A charity is calling for a truce between the generations after a survey which showed seven out of ten young people felt they were tarred with a negative image. The study which was carried out for the youth volunteering charity, v, showed most young people felt their image was unfair and that many of them gave time to their communities.
The survey was conducted for v by OnePoll which spoke to 3,000 16 to 25-year-olds. Sixty per cent of them felt the negative image that older people had was unfair. They blamed a lack of understanding between the generations and the fact that the public was unaware of the positive things young people did.
More than 40 per cent of those surveyed reported being involved in positive activities in their communities and 57 per cent said they raised money for charity. It also showed that almost half of respondents felt some young people did things that justified negative opinions and a quarter placed the blame on the behaviour of some celebrities.
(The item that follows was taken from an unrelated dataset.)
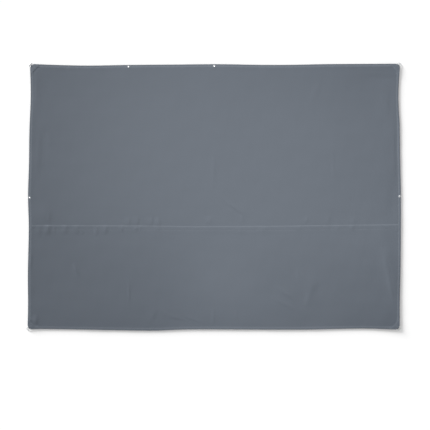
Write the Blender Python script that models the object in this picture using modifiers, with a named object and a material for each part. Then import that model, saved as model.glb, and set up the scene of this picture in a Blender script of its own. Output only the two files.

Although 37 per cent cent of young people accepted that their appearance gave them a bad image, only 18 per cent said they were willing to change the way they dressed or talked.
The chief executive of v, Terry Ryall, said, the survey revealed a growing gulf of understanding between the generations, leading to the unfairly negative impression of young people, which belied the positive contributions they made by volunteering in community projects, fundraising for charities, mentoring their peers, or just by recycling and helping their neighbours.
“While young people recognise that some of their peers’ behaviour justifiably influences this negative perception, surely we have reached a point where we should call a truce and start building the bridges between the generations before communication completely breaks down,” Mr. Ryall said.